# [RECORDS SHOWN]
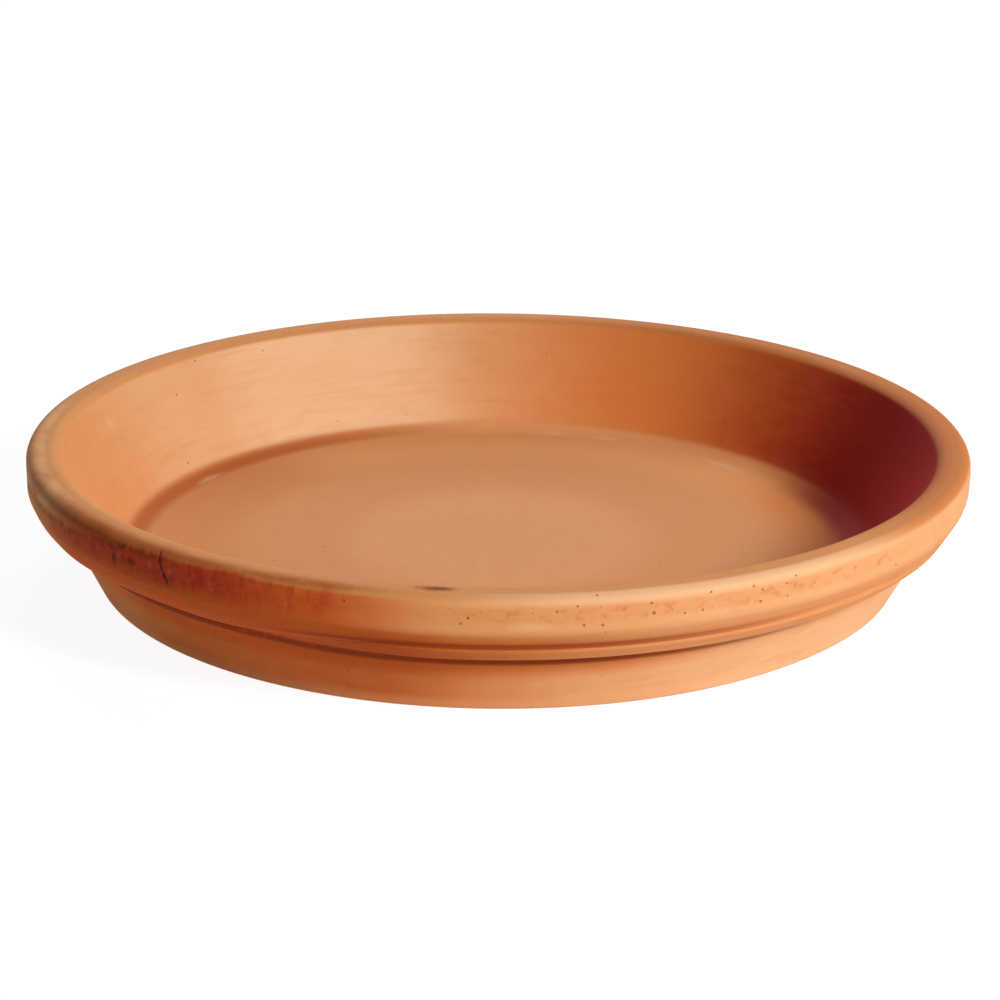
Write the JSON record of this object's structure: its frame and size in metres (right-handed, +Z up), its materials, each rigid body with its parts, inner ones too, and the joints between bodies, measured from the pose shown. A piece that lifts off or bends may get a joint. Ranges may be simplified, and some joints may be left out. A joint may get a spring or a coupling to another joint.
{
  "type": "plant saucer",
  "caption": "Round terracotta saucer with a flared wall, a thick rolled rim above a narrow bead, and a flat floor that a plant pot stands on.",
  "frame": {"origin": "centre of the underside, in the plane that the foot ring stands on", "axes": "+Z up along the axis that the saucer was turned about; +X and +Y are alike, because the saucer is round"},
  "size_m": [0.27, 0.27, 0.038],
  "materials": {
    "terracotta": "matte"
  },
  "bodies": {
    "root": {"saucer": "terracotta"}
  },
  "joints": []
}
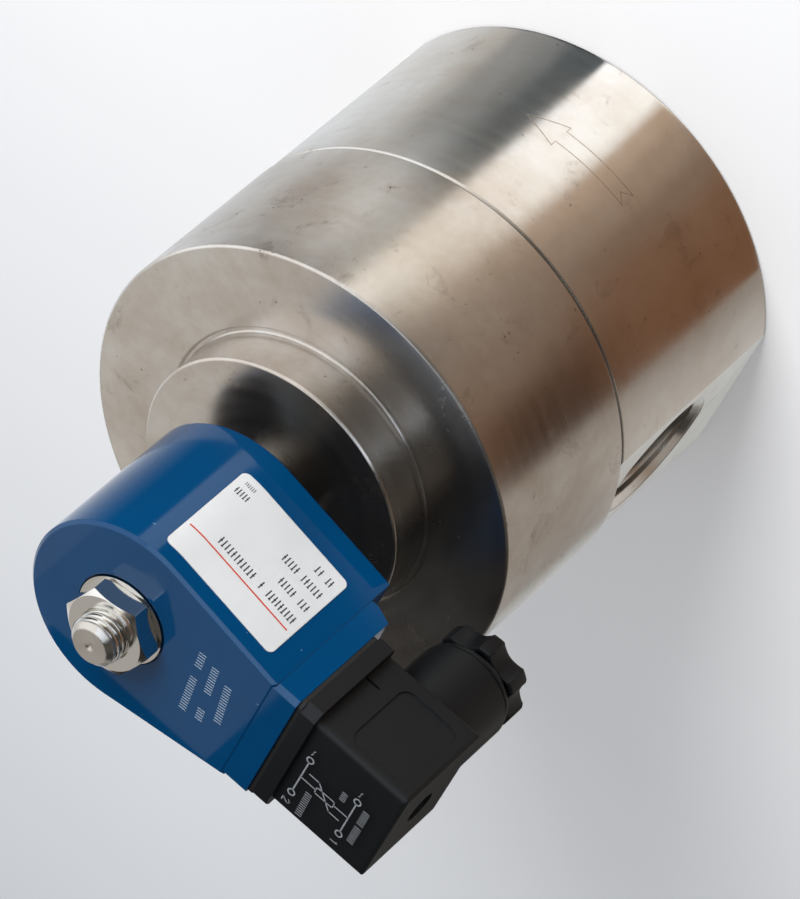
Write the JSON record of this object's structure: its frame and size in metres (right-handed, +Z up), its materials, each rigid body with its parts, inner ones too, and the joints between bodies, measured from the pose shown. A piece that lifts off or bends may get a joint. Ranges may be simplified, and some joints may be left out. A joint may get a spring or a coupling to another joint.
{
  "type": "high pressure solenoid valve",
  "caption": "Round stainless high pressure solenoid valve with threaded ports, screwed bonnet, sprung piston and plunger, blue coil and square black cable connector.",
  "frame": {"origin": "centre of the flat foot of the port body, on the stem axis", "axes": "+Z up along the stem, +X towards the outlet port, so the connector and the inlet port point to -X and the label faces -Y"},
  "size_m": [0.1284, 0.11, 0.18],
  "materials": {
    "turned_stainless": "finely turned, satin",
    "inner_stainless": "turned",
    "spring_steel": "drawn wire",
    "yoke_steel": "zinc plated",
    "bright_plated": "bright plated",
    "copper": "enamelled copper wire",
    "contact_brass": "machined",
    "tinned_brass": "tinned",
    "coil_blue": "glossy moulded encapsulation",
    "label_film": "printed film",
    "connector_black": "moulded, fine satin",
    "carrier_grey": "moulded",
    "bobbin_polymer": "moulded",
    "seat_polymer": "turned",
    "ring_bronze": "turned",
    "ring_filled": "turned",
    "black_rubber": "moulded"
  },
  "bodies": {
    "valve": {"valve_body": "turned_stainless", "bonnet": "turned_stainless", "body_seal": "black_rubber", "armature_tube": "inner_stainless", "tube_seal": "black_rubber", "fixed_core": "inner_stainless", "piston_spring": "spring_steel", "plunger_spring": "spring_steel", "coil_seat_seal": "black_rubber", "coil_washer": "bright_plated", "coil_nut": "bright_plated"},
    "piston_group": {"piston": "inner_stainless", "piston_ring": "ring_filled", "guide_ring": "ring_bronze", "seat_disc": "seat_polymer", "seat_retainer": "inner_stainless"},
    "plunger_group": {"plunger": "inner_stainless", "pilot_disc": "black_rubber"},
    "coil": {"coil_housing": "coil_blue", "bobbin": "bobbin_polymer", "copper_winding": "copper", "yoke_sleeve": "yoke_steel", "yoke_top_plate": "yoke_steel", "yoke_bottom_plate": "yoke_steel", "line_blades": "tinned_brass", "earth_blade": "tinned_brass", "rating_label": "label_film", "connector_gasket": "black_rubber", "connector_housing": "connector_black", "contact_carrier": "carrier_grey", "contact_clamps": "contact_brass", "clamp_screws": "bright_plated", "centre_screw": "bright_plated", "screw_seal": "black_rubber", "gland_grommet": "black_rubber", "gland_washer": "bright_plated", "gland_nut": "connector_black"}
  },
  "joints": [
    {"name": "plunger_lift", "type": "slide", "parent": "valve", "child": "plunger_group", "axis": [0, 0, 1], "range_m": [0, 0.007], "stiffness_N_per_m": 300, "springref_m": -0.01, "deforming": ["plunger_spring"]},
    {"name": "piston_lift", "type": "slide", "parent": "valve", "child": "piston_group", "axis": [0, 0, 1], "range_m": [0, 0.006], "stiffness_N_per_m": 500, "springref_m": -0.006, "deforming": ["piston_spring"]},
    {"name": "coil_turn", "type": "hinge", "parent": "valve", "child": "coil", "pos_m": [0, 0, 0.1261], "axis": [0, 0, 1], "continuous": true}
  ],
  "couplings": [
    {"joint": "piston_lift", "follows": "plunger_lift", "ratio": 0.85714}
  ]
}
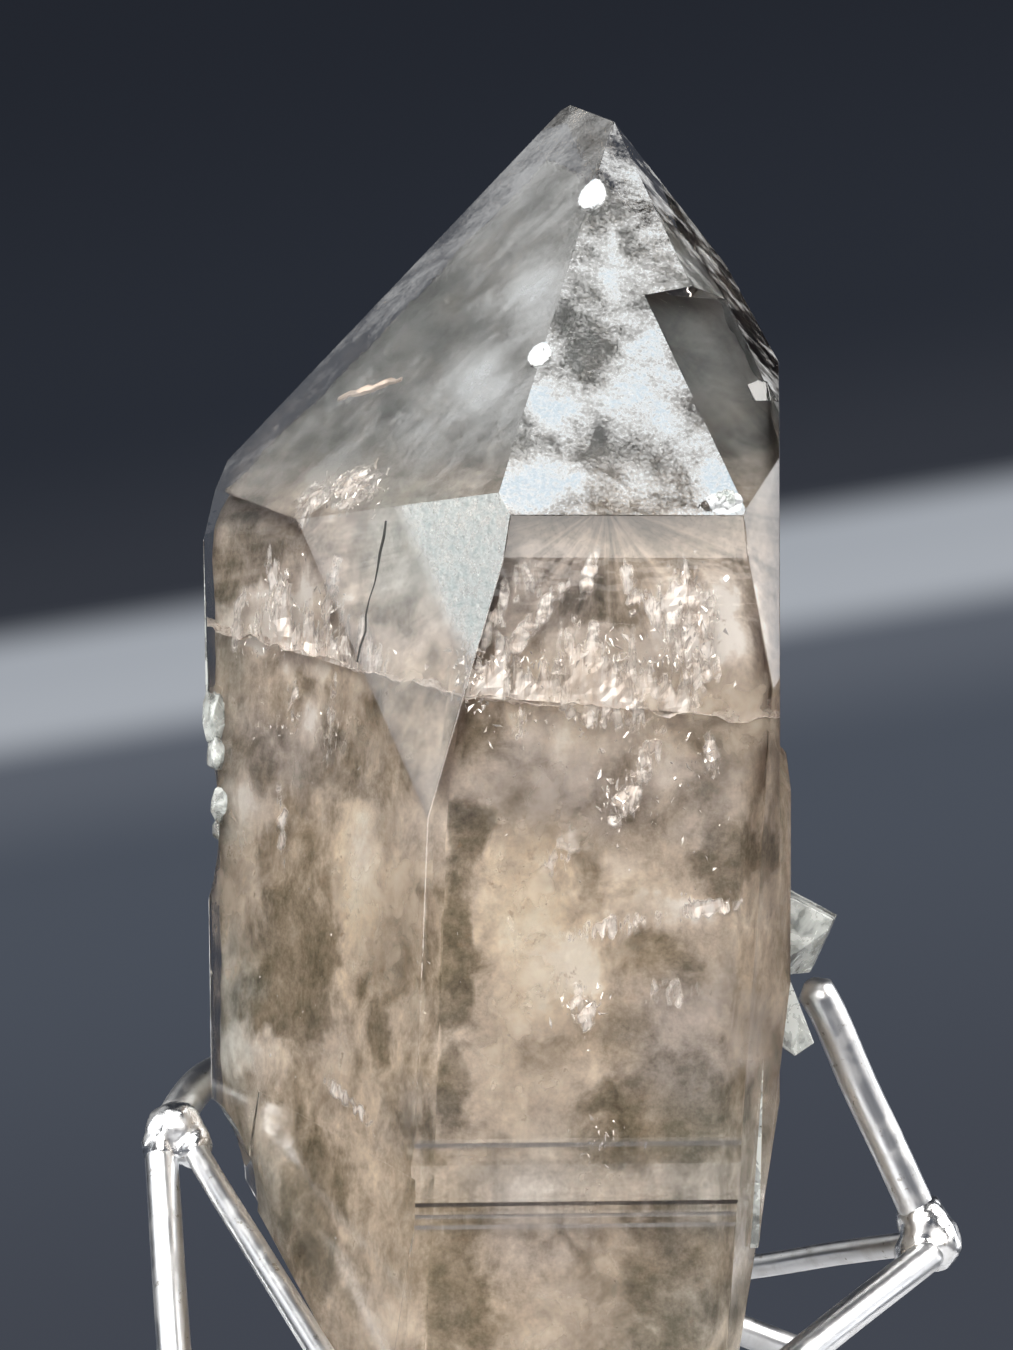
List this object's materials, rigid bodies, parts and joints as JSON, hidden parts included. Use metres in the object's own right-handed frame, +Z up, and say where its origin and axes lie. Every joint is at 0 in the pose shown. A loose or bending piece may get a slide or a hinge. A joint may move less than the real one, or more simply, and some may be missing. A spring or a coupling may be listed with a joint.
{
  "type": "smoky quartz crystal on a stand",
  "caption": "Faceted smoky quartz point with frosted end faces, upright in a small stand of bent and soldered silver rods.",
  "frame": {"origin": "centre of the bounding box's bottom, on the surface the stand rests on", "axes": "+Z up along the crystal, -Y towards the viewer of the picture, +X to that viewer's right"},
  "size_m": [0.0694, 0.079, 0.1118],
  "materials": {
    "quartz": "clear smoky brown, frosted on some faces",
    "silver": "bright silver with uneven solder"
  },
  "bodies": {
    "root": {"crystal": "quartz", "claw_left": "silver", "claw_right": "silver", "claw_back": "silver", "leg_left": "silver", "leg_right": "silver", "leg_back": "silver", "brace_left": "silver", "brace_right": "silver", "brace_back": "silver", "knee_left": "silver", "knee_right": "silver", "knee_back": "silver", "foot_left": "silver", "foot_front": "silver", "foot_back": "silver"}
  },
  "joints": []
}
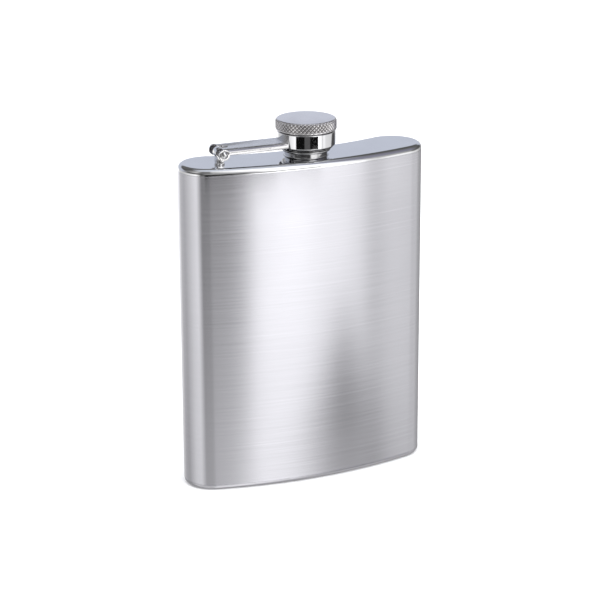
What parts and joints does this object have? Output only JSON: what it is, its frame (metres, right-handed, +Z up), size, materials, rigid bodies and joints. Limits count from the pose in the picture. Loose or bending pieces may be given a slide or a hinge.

# [WHAT TO PRODUCE]
Write out all of the records once more, exactly.

# [THE SOLUTION]
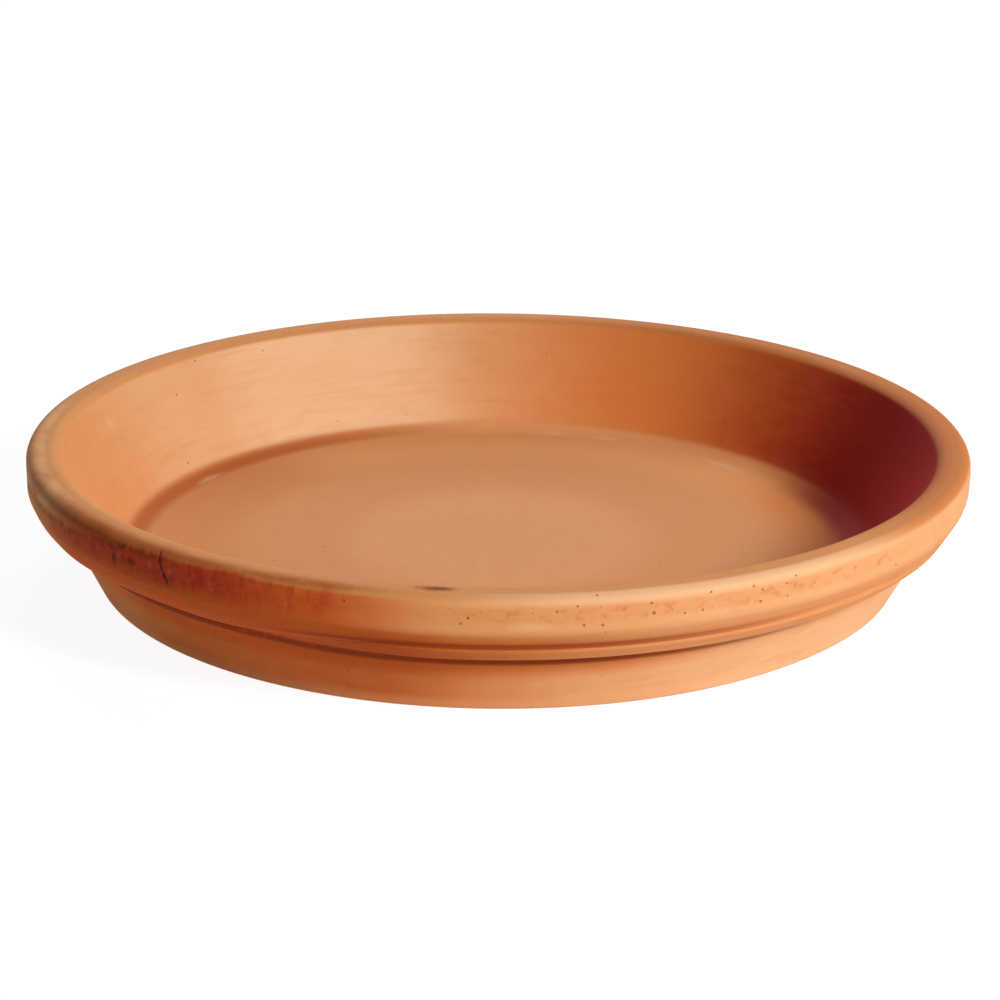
Write the JSON record of this object's structure: its frame and size in metres (right-handed, +Z up), its materials, each rigid body with its parts, inner ones too, and the joints between bodies, measured from the pose shown. A piece that lifts off or bends may get a joint. Ranges may be simplified, and some joints may be left out. A joint may get a spring or a coupling to another joint.
{
  "type": "plant saucer",
  "caption": "Round terracotta saucer with a flared wall, a thick rolled rim above a narrow bead, and a flat floor that a plant pot stands on.",
  "frame": {"origin": "centre of the underside, in the plane that the foot ring stands on", "axes": "+Z up along the axis that the saucer was turned about; +X and +Y are alike, because the saucer is round"},
  "size_m": [0.27, 0.27, 0.038],
  "materials": {
    "terracotta": "matte"
  },
  "bodies": {
    "root": {"saucer": "terracotta"}
  },
  "joints": []
}
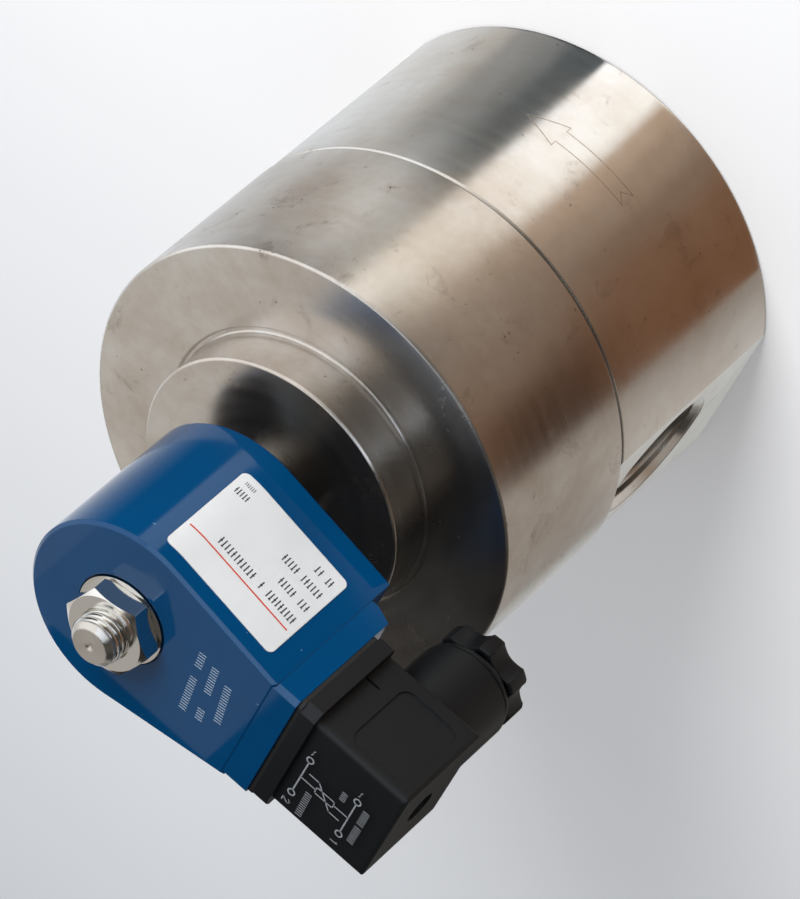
Write the JSON record of this object's structure: its frame and size in metres (right-handed, +Z up), its materials, each rigid body with its parts, inner ones too, and the joints between bodies, measured from the pose shown. A piece that lifts off or bends may get a joint. Ranges may be simplified, and some joints may be left out. A joint may get a spring or a coupling to another joint.
{
  "type": "high pressure solenoid valve",
  "caption": "Round stainless high pressure solenoid valve with threaded ports, screwed bonnet, sprung piston and plunger, blue coil and square black cable connector.",
  "frame": {"origin": "centre of the flat foot of the port body, on the stem axis", "axes": "+Z up along the stem, +X towards the outlet port, so the connector and the inlet port point to -X and the label faces -Y"},
  "size_m": [0.1284, 0.11, 0.18],
  "materials": {
    "turned_stainless": "finely turned, satin",
    "inner_stainless": "turned",
    "spring_steel": "drawn wire",
    "yoke_steel": "zinc plated",
    "bright_plated": "bright plated",
    "copper": "enamelled copper wire",
    "contact_brass": "machined",
    "tinned_brass": "tinned",
    "coil_blue": "glossy moulded encapsulation",
    "label_film": "printed film",
    "connector_black": "moulded, fine satin",
    "carrier_grey": "moulded",
    "bobbin_polymer": "moulded",
    "seat_polymer": "turned",
    "ring_bronze": "turned",
    "ring_filled": "turned",
    "black_rubber": "moulded"
  },
  "bodies": {
    "valve": {"valve_body": "turned_stainless", "bonnet": "turned_stainless", "body_seal": "black_rubber", "armature_tube": "inner_stainless", "tube_seal": "black_rubber", "fixed_core": "inner_stainless", "piston_spring": "spring_steel", "plunger_spring": "spring_steel", "coil_seat_seal": "black_rubber", "coil_washer": "bright_plated", "coil_nut": "bright_plated"},
    "piston_group": {"piston": "inner_stainless", "piston_ring": "ring_filled", "guide_ring": "ring_bronze", "seat_disc": "seat_polymer", "seat_retainer": "inner_stainless"},
    "plunger_group": {"plunger": "inner_stainless", "pilot_disc": "black_rubber"},
    "coil": {"coil_housing": "coil_blue", "bobbin": "bobbin_polymer", "copper_winding": "copper", "yoke_sleeve": "yoke_steel", "yoke_top_plate": "yoke_steel", "yoke_bottom_plate": "yoke_steel", "line_blades": "tinned_brass", "earth_blade": "tinned_brass", "rating_label": "label_film", "connector_gasket": "black_rubber", "connector_housing": "connector_black", "contact_carrier": "carrier_grey", "contact_clamps": "contact_brass", "clamp_screws": "bright_plated", "centre_screw": "bright_plated", "screw_seal": "black_rubber", "gland_grommet": "black_rubber", "gland_washer": "bright_plated", "gland_nut": "connector_black"}
  },
  "joints": [
    {"name": "plunger_lift", "type": "slide", "parent": "valve", "child": "plunger_group", "axis": [0, 0, 1], "range_m": [0, 0.007], "stiffness_N_per_m": 300, "springref_m": -0.01, "deforming": ["plunger_spring"]},
    {"name": "piston_lift", "type": "slide", "parent": "valve", "child": "piston_group", "axis": [0, 0, 1], "range_m": [0, 0.006], "stiffness_N_per_m": 500, "springref_m": -0.006, "deforming": ["piston_spring"]},
    {"name": "coil_turn", "type": "hinge", "parent": "valve", "child": "coil", "pos_m": [0, 0, 0.1261], "axis": [0, 0, 1], "continuous": true}
  ],
  "couplings": [
    {"joint": "piston_lift", "follows": "plunger_lift", "ratio": 0.85714}
  ]
}
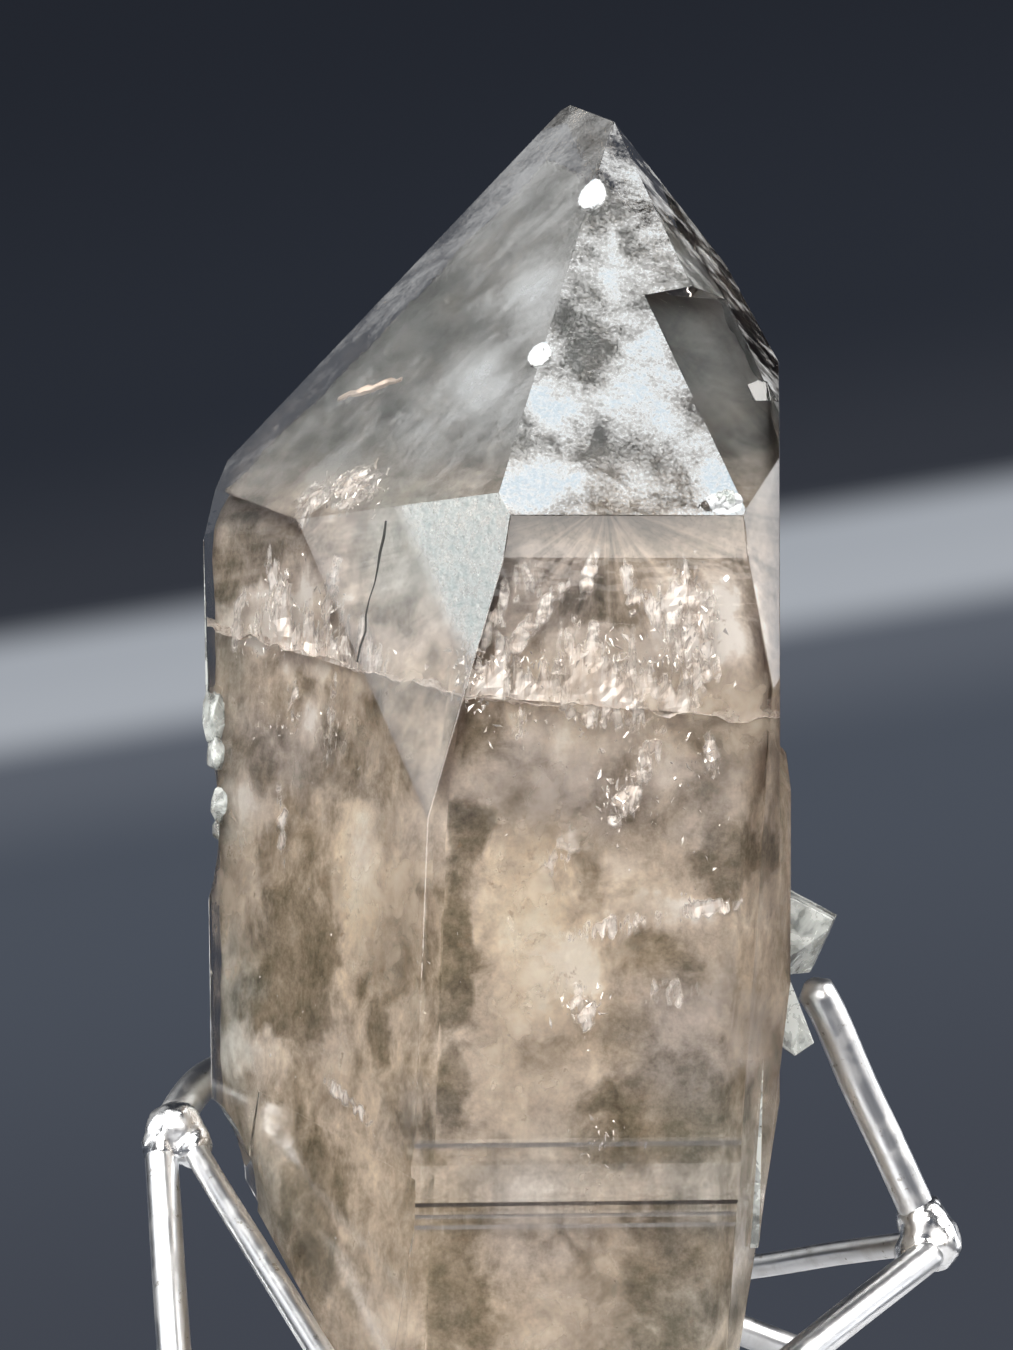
List this object's materials, rigid bodies, parts and joints as JSON, hidden parts included. Use metres in the object's own right-handed frame, +Z up, and say where its origin and axes lie. Every joint is at 0 in the pose shown. A loose or bending piece may get a slide or a hinge. A joint may move less than the real one, or more simply, and some may be missing. A spring or a coupling may be listed with a joint.
{
  "type": "smoky quartz crystal on a stand",
  "caption": "Faceted smoky quartz point with frosted end faces, upright in a small stand of bent and soldered silver rods.",
  "frame": {"origin": "centre of the bounding box's bottom, on the surface the stand rests on", "axes": "+Z up along the crystal, -Y towards the viewer of the picture, +X to that viewer's right"},
  "size_m": [0.0694, 0.079, 0.1118],
  "materials": {
    "quartz": "clear smoky brown, frosted on some faces",
    "silver": "bright silver with uneven solder"
  },
  "bodies": {
    "root": {"crystal": "quartz", "claw_left": "silver", "claw_right": "silver", "claw_back": "silver", "leg_left": "silver", "leg_right": "silver", "leg_back": "silver", "brace_left": "silver", "brace_right": "silver", "brace_back": "silver", "knee_left": "silver", "knee_right": "silver", "knee_back": "silver", "foot_left": "silver", "foot_front": "silver", "foot_back": "silver"}
  },
  "joints": []
}
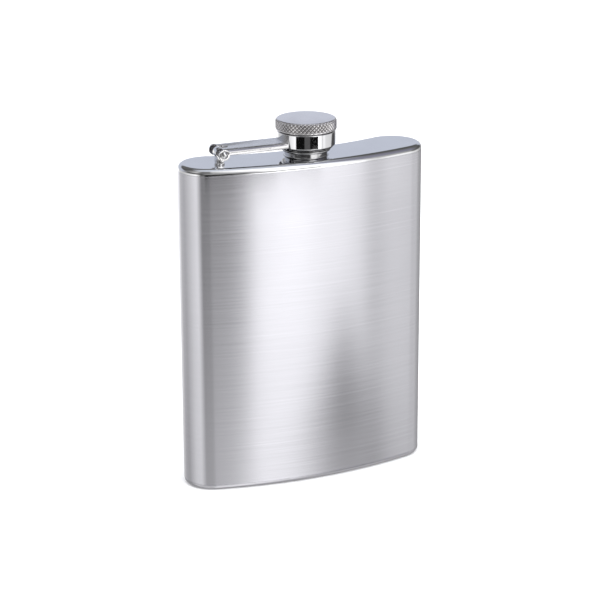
What parts and joints does this object have? Output only JSON: what it is, its frame (metres, right-handed, +Z up), size, materials, rigid bodies and joints. Limits count from the pose in the picture. Loose or bending pieces may be given a slide or a hinge.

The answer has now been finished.